TASK DIRECTIONS:
Wherever the word "None" appears in a line, copy that line.

DATA:
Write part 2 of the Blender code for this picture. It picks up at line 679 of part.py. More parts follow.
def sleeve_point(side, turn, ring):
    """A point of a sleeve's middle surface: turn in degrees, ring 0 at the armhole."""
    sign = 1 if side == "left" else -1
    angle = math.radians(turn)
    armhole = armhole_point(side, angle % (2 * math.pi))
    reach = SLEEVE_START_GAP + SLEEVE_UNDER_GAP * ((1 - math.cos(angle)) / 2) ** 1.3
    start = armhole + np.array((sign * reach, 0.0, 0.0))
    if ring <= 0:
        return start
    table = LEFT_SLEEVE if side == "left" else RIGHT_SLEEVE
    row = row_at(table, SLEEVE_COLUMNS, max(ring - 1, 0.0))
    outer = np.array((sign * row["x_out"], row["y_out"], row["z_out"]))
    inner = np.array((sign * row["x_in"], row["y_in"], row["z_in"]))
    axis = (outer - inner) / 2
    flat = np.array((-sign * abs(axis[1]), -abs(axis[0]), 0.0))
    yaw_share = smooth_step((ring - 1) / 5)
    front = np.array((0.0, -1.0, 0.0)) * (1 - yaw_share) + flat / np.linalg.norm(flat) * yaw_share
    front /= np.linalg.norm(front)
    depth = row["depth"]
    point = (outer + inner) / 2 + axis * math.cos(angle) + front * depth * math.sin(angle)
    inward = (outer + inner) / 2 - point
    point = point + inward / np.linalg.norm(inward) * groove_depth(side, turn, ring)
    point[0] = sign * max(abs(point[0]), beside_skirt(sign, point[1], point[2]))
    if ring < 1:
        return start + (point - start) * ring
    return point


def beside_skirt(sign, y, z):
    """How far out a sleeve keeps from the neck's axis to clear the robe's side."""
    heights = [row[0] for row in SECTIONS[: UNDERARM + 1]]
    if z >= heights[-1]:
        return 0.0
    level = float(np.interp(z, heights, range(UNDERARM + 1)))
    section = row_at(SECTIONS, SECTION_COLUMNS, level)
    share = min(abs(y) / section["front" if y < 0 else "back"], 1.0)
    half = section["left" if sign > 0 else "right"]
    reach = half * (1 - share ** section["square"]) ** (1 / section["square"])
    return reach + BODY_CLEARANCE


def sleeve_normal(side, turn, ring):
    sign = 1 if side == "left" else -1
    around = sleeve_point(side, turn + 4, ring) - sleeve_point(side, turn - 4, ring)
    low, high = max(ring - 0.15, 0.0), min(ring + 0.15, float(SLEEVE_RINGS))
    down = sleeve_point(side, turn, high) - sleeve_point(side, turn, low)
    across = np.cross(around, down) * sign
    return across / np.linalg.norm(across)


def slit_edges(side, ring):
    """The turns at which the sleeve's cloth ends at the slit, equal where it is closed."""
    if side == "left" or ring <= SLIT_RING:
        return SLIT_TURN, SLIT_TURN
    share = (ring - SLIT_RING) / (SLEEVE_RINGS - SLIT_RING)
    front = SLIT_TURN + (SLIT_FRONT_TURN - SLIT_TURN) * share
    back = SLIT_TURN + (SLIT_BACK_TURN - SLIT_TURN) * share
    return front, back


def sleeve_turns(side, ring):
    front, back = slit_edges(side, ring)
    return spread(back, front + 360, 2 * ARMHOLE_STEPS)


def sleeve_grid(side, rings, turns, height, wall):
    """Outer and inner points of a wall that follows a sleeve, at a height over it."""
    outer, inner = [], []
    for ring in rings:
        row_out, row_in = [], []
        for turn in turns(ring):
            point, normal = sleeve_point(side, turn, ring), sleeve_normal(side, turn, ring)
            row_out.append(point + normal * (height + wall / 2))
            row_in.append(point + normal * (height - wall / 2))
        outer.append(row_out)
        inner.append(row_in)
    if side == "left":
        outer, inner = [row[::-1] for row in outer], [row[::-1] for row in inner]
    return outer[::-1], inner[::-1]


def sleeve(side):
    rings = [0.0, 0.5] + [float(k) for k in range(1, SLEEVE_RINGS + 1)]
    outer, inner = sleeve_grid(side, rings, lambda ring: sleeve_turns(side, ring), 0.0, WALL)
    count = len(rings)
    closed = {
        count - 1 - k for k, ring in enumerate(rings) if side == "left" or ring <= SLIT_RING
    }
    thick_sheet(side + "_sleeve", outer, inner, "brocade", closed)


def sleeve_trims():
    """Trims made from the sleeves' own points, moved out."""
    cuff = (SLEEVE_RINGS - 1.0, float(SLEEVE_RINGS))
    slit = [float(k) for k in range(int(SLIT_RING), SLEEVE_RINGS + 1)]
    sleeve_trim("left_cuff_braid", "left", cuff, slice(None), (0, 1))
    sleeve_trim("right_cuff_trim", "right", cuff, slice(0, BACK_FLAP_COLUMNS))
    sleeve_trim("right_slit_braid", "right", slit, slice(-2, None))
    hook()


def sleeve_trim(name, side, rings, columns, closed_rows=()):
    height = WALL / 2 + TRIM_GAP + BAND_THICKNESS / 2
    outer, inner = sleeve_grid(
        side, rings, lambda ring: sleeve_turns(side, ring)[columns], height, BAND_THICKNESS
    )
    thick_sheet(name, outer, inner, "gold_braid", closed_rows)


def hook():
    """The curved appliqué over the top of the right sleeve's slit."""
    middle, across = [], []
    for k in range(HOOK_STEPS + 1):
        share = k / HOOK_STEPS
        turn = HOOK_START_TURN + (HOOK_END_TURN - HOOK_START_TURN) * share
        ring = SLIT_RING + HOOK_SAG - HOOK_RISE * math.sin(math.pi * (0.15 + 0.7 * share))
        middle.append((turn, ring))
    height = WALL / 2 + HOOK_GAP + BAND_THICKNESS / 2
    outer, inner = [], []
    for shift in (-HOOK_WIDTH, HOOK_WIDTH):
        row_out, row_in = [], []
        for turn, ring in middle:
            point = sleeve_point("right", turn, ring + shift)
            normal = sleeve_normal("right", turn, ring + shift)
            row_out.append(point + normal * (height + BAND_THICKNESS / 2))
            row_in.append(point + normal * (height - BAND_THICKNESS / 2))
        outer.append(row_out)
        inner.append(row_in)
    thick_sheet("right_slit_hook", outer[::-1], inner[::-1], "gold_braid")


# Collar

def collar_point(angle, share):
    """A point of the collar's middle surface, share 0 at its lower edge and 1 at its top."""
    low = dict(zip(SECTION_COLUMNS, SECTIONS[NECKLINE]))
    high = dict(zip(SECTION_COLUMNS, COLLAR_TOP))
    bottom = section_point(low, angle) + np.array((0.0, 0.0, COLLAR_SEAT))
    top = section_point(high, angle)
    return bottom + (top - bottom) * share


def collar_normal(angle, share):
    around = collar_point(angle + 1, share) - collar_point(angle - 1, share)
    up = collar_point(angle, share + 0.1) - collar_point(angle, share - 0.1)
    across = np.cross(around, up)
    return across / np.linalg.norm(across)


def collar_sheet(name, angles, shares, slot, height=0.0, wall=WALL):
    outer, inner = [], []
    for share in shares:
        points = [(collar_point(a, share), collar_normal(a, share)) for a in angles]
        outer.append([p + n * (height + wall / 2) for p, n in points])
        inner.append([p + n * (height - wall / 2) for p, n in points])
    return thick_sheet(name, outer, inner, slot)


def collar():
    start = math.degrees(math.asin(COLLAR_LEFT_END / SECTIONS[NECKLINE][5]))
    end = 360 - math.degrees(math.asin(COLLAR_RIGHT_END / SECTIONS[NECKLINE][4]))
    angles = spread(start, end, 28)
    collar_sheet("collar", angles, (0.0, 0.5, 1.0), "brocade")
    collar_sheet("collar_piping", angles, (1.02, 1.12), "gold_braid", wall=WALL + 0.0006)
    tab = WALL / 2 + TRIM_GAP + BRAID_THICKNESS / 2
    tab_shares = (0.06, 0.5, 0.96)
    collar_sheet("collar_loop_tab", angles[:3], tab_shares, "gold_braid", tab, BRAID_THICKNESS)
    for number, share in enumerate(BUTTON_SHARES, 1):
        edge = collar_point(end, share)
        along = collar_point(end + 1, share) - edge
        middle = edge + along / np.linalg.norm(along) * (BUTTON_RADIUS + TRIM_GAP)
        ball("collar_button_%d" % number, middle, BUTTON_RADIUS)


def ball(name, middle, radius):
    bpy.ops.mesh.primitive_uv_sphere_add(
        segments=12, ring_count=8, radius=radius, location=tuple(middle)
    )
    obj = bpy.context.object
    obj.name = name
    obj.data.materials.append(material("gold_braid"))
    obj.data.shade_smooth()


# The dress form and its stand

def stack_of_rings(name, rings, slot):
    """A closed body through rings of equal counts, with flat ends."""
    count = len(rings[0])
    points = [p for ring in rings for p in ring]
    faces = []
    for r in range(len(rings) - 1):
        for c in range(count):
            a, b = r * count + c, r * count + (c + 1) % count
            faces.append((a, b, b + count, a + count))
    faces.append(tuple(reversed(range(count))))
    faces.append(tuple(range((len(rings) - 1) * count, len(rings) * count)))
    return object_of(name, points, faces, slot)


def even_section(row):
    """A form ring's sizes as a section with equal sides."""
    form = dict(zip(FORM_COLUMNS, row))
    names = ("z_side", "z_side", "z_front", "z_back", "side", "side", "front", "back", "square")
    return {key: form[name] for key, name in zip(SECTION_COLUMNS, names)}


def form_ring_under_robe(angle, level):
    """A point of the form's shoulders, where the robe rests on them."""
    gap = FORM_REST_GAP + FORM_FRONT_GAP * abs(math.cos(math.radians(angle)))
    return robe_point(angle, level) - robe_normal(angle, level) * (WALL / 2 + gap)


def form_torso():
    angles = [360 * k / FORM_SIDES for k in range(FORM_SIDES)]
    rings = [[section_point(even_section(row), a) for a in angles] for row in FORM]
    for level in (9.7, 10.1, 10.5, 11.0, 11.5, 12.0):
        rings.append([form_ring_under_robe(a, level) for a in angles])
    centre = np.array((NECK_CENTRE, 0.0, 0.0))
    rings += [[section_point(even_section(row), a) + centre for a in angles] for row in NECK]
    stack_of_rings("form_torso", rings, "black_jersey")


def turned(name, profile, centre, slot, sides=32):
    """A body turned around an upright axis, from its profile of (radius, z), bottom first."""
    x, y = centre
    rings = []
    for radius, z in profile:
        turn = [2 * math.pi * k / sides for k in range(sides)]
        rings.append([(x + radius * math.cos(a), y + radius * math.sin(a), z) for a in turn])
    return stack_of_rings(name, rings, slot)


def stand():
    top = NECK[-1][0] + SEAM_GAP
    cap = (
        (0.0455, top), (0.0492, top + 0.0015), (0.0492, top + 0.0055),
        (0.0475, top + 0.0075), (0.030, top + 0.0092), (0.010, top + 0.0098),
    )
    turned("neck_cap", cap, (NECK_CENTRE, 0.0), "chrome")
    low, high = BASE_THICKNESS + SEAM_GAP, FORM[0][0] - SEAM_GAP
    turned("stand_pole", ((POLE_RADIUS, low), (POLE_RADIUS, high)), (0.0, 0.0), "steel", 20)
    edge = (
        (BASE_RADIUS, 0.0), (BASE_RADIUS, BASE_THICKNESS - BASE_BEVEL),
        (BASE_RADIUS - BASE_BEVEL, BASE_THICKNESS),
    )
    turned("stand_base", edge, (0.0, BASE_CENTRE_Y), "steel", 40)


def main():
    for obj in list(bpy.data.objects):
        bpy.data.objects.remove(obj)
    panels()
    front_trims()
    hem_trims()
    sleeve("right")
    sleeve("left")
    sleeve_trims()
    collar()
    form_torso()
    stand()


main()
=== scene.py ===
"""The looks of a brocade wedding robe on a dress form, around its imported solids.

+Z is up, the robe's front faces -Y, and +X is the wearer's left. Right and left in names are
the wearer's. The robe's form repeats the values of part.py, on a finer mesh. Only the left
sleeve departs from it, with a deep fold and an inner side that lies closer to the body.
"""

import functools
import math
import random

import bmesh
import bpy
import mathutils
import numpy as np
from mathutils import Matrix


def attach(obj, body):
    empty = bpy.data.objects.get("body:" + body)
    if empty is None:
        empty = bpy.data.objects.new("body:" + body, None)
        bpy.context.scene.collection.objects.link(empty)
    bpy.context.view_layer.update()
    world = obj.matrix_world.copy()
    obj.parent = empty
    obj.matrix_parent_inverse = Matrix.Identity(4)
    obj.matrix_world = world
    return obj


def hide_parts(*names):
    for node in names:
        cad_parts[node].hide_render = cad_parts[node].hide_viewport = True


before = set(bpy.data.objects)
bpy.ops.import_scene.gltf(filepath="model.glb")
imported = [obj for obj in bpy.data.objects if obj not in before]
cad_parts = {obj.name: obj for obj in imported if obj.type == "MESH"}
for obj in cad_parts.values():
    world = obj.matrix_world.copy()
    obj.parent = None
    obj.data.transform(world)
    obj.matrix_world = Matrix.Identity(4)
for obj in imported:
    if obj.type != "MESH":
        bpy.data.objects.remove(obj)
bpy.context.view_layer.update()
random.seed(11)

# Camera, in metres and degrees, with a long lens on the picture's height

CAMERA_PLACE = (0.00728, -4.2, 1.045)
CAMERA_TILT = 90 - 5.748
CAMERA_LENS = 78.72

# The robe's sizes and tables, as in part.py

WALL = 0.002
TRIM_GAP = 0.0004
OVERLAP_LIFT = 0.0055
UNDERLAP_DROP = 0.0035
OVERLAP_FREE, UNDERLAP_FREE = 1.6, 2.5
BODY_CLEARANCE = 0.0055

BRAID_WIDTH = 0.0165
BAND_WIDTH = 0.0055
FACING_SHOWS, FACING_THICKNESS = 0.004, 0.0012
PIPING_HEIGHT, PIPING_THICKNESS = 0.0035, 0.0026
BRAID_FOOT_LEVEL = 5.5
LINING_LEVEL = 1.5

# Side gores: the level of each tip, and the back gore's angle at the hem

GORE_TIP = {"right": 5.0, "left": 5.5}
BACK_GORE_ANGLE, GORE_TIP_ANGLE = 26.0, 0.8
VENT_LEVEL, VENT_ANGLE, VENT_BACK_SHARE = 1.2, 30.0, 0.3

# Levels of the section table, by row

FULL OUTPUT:
    sleeve_trim("left_cuff_braid", "left", cuff, slice(None), (0, 1))
    sleeve_trim("right_slit_braid", "right", slit, slice(-2, None))
    if empty is None:
        empty = bpy.data.objects.new("body:" + body, None)
    obj.parent = None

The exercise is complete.